For the last couple of months, this world-altering event has dominated my thoughts, my social media feeds, my daily news updates. It's changed mundane tasks, like trips to the grocery store or post office, into anxiety-ridden, sometimes heroic adventures, hinged on careful timing, strategy, and adequately intimidating side-eye.
It's left me broke and resourceful, and both an avid news-junkie and jaded news-burnout. It's made me weird and impatient (and hairier and hornier) than I'd like to admit to the internet. But I know I'm not alone. Not in any of it.
Across the country, many people struggle to stay afloat in the wake of economic upset, or else refresh their work email by the hour, bracing for impact. Others are mourning more than jobs, as thousands more people die each day. Mental and social health must be increasingly prioritized.

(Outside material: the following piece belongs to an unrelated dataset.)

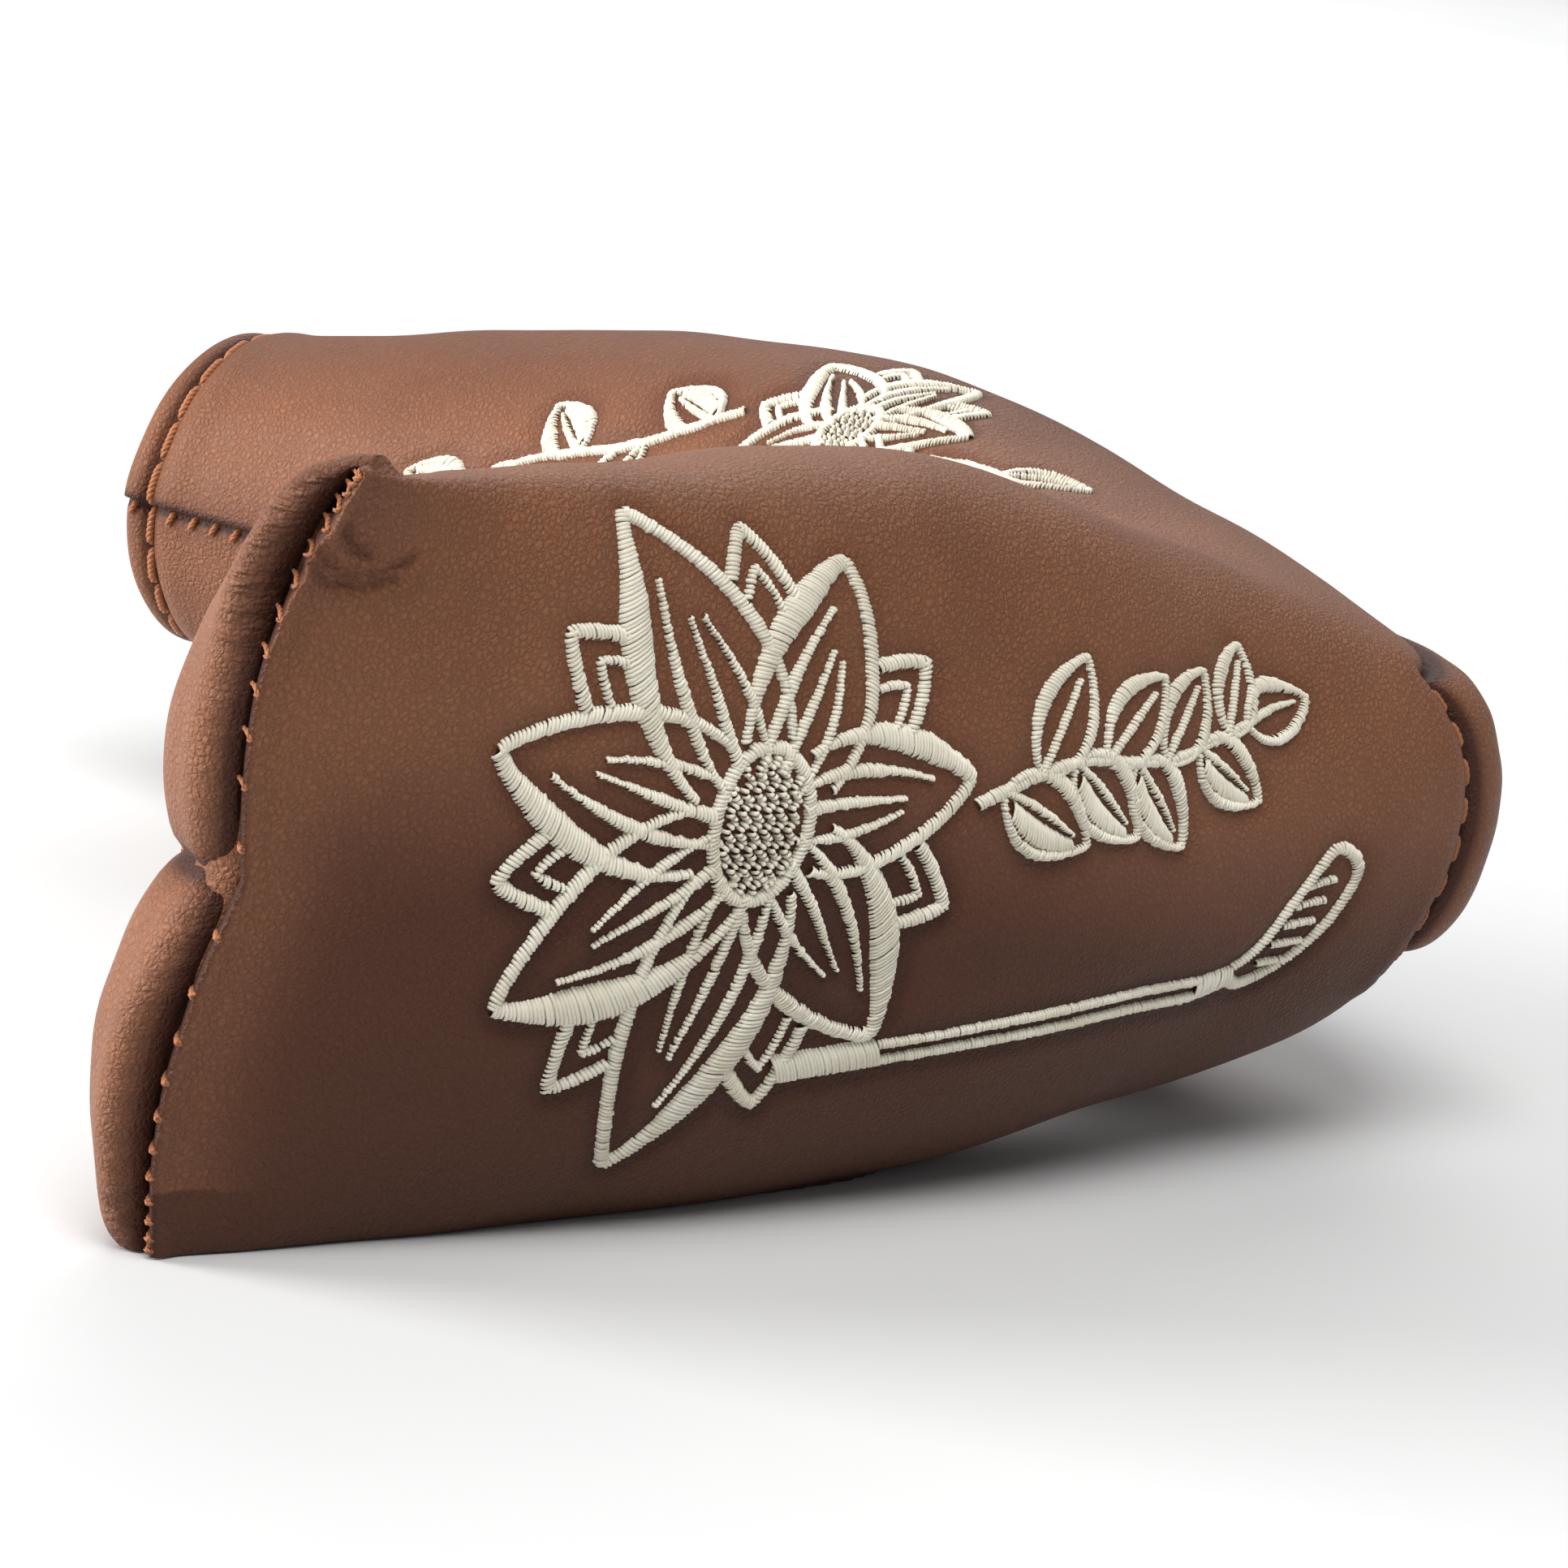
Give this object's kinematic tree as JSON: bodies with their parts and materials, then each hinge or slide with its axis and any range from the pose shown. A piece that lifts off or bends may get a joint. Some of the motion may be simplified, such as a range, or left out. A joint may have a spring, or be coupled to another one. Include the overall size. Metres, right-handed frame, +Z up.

And so I feel like I should emphasize early on that I'm grateful, even 56 days later, or especially 56 days later, even if I also dabble in fear. I'm grateful to be healthy. I'm grateful for a network of loving friends. I'm grateful to live in a city that's taken big steps to protect its citizens and that continues to move cautiously, easing back into something a little more familiar (but never again the same).
I'm grateful. And much of the time I'm overwhelmingly hopeful. But shit is still weird. It's disorienting. I'm doing everything and nothing, all at once. All of the projects, all of the art, all of the worry. None of the socializing, none of the outdoorsing, none of the knowing.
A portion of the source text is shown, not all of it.